Here is the workflow:

  1. Generate a TwiML with user's message and voice
  2. Update VoiceCall with TwiML and current date
  3. Save TwiML to S3
  4. Call user's number with Twilio using the TwiML from S3
  5. Return created VoiceCall with a HTTP 201

To keep this post simple, I decided to upload the TwiML to S3 with a public read access. I recommend using a presigned URL, especially for an application going to production.

Testing

To test that everything is working fine, the application must be first started with the command ./mvnw. You can then browse to http://localhost:8080/#/entity/voice-call/new to create a VoiceCall (don't forget the +1 in front of your number).

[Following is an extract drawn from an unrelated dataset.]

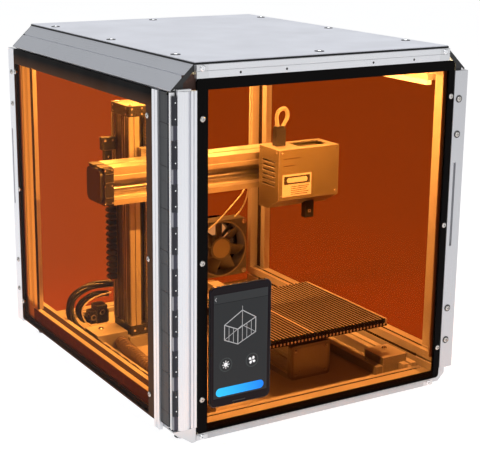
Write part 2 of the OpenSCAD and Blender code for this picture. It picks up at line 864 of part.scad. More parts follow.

If you don't receive the call after saving, the Twilio's calls log keeps track of all the calls and can be used for troubleshooting.

Conclusion

Building a speech-enabled application might sound difficult but with the help of Twilio and AWS it is actually very easy. The developer experience is also very good since Twilio provides a SDK in 6 languages (Node, C#, PHP, Ruby, Python and Java) and they also provide a REST API. Amazon Polly gives you a large panel of realistic voices to make your application fully international by supporting multiple languages.

The code used in this blog post is available at this GitHub repository in case you want to clone a working example.